(Modeling code records):
════
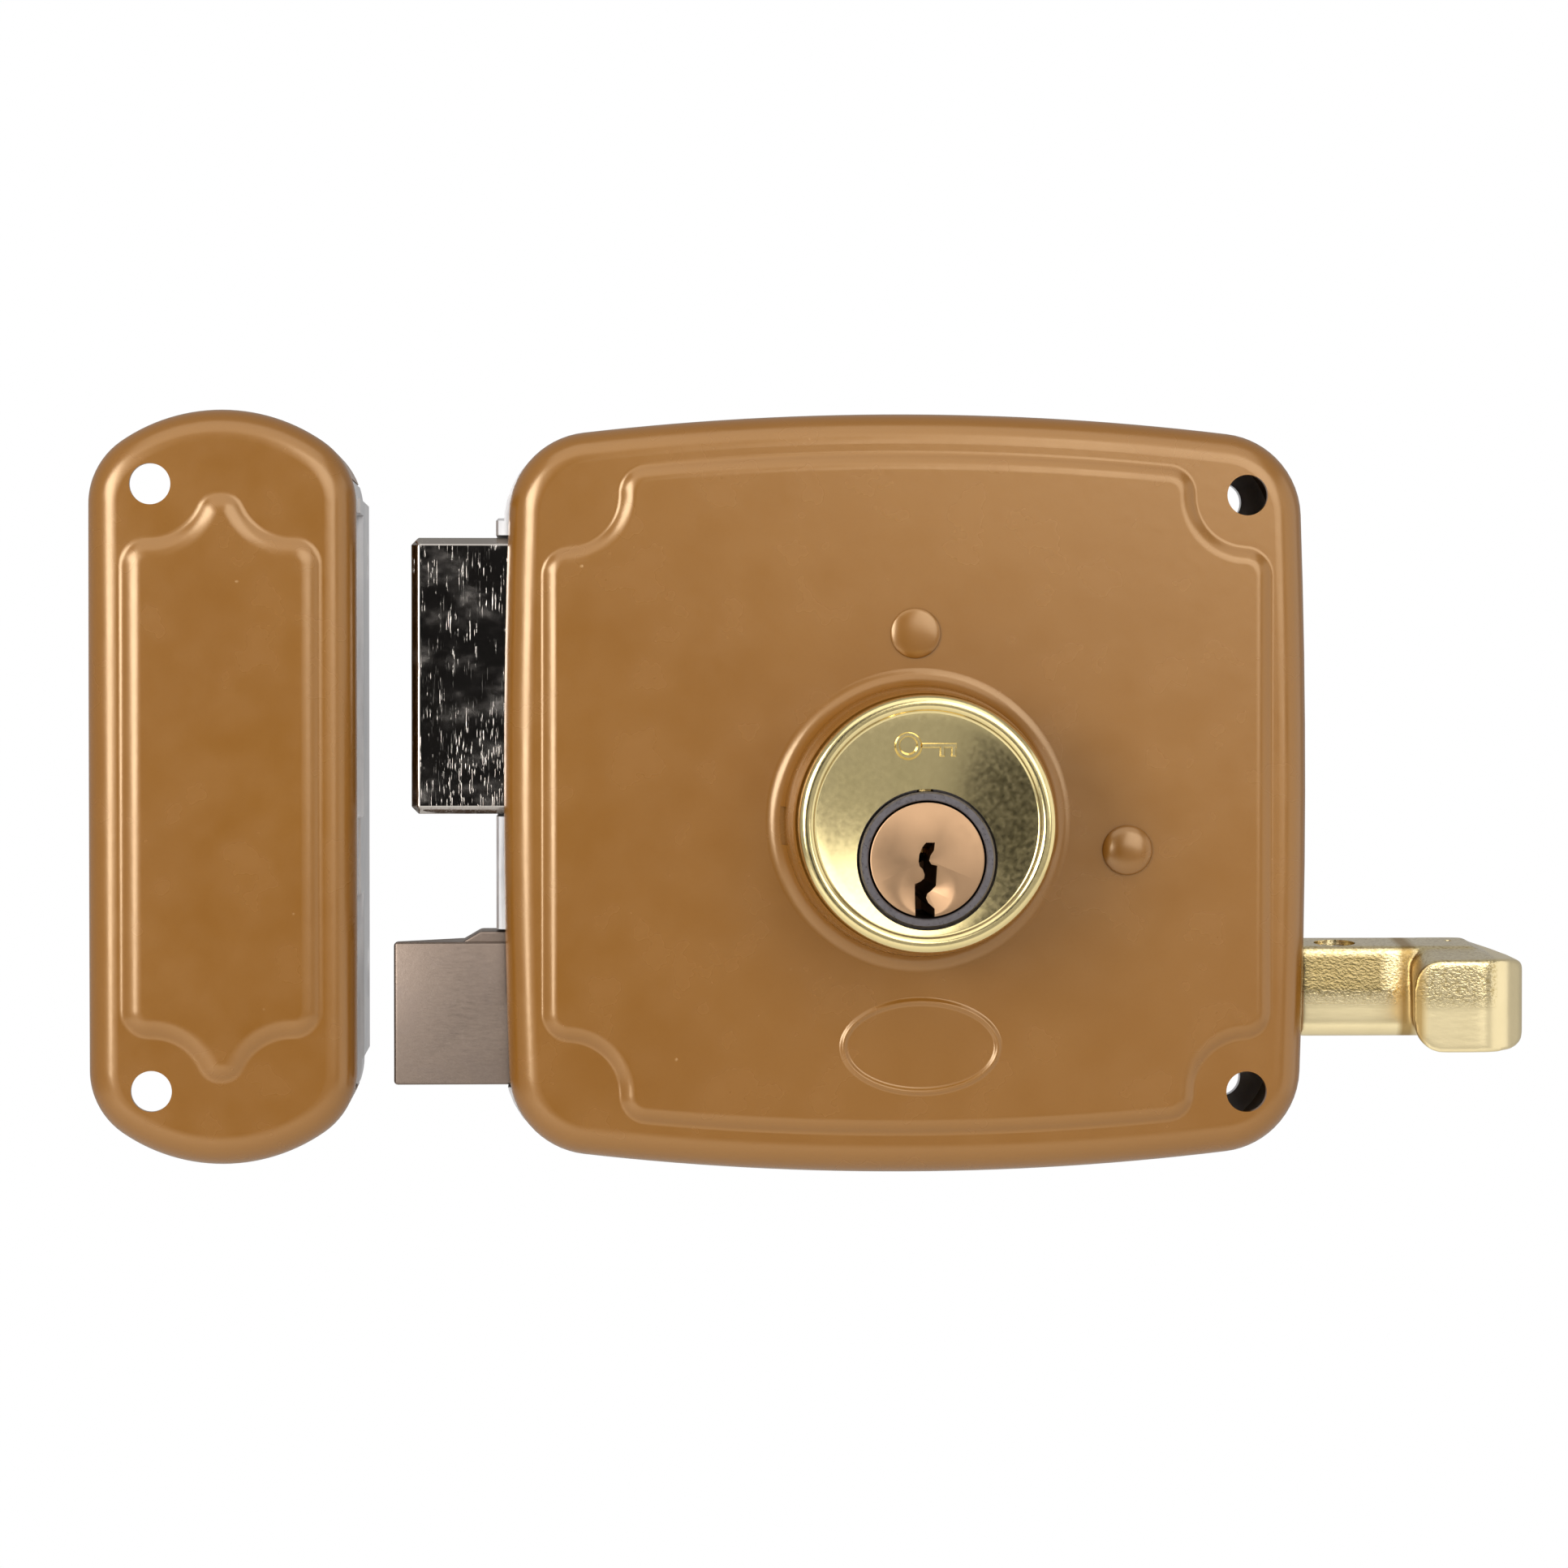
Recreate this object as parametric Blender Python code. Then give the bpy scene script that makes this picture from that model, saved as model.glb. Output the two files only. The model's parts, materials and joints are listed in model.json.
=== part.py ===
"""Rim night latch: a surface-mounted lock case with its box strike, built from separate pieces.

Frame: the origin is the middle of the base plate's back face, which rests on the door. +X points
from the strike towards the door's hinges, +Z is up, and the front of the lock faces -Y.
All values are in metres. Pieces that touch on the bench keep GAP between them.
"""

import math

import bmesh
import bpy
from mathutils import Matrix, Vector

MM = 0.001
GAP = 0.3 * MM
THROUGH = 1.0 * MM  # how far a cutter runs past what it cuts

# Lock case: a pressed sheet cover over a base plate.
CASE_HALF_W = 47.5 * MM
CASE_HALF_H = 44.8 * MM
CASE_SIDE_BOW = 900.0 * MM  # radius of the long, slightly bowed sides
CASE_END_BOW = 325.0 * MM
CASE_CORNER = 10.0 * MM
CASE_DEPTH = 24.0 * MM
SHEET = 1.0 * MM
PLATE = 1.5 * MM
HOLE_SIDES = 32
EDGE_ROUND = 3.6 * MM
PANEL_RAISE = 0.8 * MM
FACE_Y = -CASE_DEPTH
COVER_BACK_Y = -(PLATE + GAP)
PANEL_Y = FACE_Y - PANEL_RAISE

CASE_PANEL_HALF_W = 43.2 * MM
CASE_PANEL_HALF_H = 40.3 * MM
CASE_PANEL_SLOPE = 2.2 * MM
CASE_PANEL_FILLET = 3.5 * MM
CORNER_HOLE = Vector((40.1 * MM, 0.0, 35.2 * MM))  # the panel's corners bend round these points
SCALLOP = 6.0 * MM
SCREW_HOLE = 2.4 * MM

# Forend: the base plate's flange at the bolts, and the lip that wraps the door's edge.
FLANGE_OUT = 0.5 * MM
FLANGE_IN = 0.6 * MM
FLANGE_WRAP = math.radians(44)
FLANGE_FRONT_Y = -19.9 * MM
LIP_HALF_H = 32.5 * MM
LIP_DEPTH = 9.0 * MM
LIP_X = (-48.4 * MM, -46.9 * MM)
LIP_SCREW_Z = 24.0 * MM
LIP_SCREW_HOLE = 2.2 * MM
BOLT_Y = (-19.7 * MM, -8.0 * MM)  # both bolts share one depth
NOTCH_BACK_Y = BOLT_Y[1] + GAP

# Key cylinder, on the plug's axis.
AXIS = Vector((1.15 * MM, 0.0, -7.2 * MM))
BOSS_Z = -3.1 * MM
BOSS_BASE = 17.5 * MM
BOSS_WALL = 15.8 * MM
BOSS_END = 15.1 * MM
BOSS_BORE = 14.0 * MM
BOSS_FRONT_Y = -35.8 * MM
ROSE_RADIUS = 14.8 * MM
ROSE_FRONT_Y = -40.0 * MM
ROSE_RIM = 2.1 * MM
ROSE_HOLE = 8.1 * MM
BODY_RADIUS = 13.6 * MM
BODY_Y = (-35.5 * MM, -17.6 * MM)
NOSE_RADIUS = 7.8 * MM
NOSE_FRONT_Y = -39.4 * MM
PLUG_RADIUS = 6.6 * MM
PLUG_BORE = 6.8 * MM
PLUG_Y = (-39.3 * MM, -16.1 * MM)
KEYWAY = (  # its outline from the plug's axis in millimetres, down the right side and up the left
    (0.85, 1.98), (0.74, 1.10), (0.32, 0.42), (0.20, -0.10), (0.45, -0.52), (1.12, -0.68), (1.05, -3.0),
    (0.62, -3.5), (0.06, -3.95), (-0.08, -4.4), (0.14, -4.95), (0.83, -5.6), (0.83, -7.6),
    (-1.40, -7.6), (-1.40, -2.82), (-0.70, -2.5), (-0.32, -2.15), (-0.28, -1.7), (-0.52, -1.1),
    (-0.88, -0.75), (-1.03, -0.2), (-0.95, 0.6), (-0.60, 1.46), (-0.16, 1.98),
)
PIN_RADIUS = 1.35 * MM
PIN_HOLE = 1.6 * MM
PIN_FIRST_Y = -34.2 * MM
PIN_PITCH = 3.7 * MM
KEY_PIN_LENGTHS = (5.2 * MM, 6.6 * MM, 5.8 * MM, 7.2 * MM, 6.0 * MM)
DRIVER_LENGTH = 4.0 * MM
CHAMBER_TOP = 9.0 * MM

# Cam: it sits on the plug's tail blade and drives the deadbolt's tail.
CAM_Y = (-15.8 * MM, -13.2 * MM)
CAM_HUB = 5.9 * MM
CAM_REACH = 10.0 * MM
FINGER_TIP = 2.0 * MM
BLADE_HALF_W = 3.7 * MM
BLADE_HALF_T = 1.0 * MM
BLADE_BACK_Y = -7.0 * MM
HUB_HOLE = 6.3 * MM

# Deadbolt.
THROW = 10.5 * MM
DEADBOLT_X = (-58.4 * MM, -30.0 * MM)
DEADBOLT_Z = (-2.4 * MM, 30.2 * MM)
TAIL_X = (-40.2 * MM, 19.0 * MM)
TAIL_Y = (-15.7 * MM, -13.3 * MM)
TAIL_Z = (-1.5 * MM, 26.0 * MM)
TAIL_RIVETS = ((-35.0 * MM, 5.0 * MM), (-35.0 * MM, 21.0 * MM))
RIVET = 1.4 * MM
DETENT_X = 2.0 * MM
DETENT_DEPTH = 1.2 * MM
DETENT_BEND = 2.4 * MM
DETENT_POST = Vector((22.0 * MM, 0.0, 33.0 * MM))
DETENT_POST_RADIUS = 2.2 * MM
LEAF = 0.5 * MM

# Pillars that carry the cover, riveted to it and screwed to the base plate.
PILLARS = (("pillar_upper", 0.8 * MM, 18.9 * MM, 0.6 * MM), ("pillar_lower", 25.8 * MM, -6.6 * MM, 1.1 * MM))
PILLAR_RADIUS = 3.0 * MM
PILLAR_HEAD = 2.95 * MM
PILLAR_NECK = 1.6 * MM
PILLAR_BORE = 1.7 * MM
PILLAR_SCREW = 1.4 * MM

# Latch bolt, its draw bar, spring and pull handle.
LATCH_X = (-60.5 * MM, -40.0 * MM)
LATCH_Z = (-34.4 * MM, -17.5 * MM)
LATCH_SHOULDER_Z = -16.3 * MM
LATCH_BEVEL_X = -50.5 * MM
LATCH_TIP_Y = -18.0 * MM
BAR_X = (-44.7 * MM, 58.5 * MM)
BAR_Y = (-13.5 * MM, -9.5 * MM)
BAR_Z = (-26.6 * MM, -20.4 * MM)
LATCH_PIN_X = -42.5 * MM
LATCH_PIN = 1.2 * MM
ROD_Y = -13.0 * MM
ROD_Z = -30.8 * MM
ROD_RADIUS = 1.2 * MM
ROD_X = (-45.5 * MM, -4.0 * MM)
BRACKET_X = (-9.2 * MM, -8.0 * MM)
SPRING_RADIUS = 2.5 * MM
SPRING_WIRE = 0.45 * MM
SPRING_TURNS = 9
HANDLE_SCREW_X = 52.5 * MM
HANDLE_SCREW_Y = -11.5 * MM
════
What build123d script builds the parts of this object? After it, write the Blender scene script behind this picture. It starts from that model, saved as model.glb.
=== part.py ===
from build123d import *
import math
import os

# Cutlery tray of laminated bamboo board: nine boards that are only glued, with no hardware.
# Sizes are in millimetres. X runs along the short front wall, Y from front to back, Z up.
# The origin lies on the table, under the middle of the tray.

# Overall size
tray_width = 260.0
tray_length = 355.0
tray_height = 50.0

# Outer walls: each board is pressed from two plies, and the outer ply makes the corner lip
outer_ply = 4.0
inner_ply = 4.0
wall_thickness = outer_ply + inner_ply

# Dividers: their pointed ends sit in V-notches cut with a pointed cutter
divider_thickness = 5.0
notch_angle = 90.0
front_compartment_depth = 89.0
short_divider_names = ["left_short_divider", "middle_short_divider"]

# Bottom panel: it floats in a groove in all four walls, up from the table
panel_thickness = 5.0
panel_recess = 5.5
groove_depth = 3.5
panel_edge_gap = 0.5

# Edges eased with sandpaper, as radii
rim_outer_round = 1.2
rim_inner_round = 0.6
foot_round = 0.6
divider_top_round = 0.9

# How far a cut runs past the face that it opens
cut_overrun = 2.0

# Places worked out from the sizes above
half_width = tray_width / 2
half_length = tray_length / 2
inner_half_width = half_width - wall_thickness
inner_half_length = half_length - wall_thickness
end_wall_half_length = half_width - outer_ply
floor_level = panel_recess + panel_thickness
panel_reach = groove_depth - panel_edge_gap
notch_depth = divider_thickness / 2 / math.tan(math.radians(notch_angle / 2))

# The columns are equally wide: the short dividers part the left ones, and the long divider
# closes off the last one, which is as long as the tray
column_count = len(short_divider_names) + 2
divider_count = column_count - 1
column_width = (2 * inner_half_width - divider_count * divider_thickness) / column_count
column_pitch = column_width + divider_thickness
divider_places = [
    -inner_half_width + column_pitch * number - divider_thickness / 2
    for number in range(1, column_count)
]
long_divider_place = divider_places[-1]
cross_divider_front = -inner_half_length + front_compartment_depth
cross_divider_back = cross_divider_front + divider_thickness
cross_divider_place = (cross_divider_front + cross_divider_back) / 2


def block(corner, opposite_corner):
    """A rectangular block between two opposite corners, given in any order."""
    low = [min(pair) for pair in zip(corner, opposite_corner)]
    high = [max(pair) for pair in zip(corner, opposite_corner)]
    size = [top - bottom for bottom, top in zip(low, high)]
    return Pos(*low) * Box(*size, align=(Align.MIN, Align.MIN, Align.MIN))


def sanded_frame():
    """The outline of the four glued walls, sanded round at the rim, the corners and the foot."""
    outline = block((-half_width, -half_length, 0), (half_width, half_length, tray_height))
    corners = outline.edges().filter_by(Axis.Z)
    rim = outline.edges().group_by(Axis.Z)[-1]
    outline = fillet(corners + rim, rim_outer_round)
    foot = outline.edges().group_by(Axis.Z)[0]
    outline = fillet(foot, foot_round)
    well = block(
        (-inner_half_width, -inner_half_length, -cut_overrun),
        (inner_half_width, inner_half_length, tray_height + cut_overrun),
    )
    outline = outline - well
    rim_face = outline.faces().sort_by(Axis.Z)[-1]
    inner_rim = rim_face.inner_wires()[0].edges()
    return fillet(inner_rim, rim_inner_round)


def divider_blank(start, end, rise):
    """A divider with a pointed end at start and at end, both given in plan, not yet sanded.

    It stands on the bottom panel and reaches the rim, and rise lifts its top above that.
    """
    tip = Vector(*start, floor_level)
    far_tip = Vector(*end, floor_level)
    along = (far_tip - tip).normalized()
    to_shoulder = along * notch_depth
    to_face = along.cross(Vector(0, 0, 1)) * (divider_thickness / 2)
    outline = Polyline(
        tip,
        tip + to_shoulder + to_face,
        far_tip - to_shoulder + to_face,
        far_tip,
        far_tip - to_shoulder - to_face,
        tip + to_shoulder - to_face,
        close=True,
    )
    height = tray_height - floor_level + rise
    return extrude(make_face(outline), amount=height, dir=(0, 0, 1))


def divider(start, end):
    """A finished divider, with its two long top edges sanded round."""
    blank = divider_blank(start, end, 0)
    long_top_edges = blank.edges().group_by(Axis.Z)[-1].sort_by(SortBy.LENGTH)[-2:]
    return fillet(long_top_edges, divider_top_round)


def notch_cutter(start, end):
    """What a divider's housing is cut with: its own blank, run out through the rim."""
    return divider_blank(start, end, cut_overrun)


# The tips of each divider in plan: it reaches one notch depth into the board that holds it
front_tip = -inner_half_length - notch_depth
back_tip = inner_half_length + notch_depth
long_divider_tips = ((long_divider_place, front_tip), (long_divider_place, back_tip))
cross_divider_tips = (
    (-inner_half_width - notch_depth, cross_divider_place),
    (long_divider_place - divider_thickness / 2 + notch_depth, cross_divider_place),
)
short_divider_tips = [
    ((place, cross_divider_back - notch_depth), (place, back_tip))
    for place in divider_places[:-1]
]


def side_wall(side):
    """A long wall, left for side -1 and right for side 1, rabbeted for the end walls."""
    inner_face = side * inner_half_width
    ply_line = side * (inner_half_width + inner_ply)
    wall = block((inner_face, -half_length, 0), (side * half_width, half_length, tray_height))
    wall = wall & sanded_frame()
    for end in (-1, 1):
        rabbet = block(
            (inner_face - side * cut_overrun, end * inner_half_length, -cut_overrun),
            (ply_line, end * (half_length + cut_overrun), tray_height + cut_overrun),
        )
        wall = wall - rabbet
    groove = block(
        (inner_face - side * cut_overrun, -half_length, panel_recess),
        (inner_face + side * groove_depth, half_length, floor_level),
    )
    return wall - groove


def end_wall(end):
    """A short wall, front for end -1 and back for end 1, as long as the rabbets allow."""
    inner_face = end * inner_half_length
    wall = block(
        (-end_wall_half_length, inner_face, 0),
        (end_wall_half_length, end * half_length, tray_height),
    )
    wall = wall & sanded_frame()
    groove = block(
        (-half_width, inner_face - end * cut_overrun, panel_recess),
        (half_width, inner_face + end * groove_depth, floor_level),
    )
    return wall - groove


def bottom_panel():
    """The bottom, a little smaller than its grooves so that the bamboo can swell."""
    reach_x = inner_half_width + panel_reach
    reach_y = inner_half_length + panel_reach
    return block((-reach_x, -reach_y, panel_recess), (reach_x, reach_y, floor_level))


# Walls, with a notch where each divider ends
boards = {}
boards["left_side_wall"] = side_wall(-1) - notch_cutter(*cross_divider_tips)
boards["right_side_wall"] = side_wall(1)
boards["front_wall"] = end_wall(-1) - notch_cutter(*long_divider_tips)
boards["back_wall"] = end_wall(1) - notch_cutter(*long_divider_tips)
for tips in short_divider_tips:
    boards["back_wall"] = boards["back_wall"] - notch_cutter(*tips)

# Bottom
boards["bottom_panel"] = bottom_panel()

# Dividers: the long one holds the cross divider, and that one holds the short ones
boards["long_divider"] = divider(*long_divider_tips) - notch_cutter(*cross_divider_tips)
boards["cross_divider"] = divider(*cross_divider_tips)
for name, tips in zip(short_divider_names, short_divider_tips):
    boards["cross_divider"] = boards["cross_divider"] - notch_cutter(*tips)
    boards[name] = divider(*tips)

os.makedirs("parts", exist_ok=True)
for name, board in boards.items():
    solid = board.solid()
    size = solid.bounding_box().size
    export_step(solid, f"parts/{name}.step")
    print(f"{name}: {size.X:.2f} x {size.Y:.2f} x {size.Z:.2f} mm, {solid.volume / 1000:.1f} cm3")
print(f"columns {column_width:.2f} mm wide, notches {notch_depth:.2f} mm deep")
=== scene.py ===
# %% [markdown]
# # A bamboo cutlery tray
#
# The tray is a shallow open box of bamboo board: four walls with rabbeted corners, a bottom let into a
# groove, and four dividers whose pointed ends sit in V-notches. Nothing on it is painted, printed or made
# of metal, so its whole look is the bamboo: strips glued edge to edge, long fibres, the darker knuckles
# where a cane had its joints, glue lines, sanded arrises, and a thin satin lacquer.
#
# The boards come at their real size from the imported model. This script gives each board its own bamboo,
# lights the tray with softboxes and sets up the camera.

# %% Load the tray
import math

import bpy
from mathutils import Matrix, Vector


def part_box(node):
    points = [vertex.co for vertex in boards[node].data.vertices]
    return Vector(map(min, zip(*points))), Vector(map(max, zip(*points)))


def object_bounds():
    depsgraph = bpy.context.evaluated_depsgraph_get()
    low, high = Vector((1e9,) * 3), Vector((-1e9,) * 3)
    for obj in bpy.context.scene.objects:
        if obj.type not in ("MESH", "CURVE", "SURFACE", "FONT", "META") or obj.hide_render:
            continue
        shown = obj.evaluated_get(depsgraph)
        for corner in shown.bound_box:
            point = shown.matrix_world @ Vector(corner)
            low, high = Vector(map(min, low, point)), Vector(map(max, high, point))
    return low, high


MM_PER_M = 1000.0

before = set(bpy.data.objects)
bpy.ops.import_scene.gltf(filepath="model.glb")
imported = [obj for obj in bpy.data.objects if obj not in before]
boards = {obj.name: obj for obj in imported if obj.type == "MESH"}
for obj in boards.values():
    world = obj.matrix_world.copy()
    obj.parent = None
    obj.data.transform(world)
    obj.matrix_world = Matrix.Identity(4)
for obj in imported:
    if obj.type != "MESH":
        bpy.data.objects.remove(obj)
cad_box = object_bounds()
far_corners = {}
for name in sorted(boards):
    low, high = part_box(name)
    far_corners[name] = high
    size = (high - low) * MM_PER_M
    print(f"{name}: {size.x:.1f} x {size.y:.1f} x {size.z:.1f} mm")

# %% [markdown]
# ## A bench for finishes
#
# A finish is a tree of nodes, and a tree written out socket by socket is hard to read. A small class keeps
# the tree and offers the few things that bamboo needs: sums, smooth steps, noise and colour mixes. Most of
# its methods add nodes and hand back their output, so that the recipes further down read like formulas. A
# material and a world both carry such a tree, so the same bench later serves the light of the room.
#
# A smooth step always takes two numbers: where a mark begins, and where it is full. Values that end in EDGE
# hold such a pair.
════
(Task to complete):
Repeat exactly the lines from the one containing "# Dividers: the long" through the one containing "imported = [obj", both included, and nothing else.

(Exercise output):
# Dividers: the long one holds the cross divider, and that one holds the short ones
boards["long_divider"] = divider(*long_divider_tips) - notch_cutter(*cross_divider_tips)
boards["cross_divider"] = divider(*cross_divider_tips)
for name, tips in zip(short_divider_names, short_divider_tips):
    boards["cross_divider"] = boards["cross_divider"] - notch_cutter(*tips)
    boards[name] = divider(*tips)

os.makedirs("parts", exist_ok=True)
for name, board in boards.items():
    solid = board.solid()
    size = solid.bounding_box().size
    export_step(solid, f"parts/{name}.step")
    print(f"{name}: {size.X:.2f} x {size.Y:.2f} x {size.Z:.2f} mm, {solid.volume / 1000:.1f} cm3")
print(f"columns {column_width:.2f} mm wide, notches {notch_depth:.2f} mm deep")
=== scene.py ===
# %% [markdown]
# # A bamboo cutlery tray
#
# The tray is a shallow open box of bamboo board: four walls with rabbeted corners, a bottom let into a
# groove, and four dividers whose pointed ends sit in V-notches. Nothing on it is painted, printed or made
# of metal, so its whole look is the bamboo: strips glued edge to edge, long fibres, the darker knuckles
# where a cane had its joints, glue lines, sanded arrises, and a thin satin lacquer.
#
# The boards come at their real size from the imported model. This script gives each board its own bamboo,
# lights the tray with softboxes and sets up the camera.

# %% Load the tray
import math

import bpy
from mathutils import Matrix, Vector


def part_box(node):
    points = [vertex.co for vertex in boards[node].data.vertices]
    return Vector(map(min, zip(*points))), Vector(map(max, zip(*points)))


def object_bounds():
    depsgraph = bpy.context.evaluated_depsgraph_get()
    low, high = Vector((1e9,) * 3), Vector((-1e9,) * 3)
    for obj in bpy.context.scene.objects:
        if obj.type not in ("MESH", "CURVE", "SURFACE", "FONT", "META") or obj.hide_render:
            continue
        shown = obj.evaluated_get(depsgraph)
        for corner in shown.bound_box:
            point = shown.matrix_world @ Vector(corner)
            low, high = Vector(map(min, low, point)), Vector(map(max, high, point))
    return low, high


MM_PER_M = 1000.0

before = set(bpy.data.objects)
bpy.ops.import_scene.gltf(filepath="model.glb")
imported = [obj for obj in bpy.data.objects if obj not in before]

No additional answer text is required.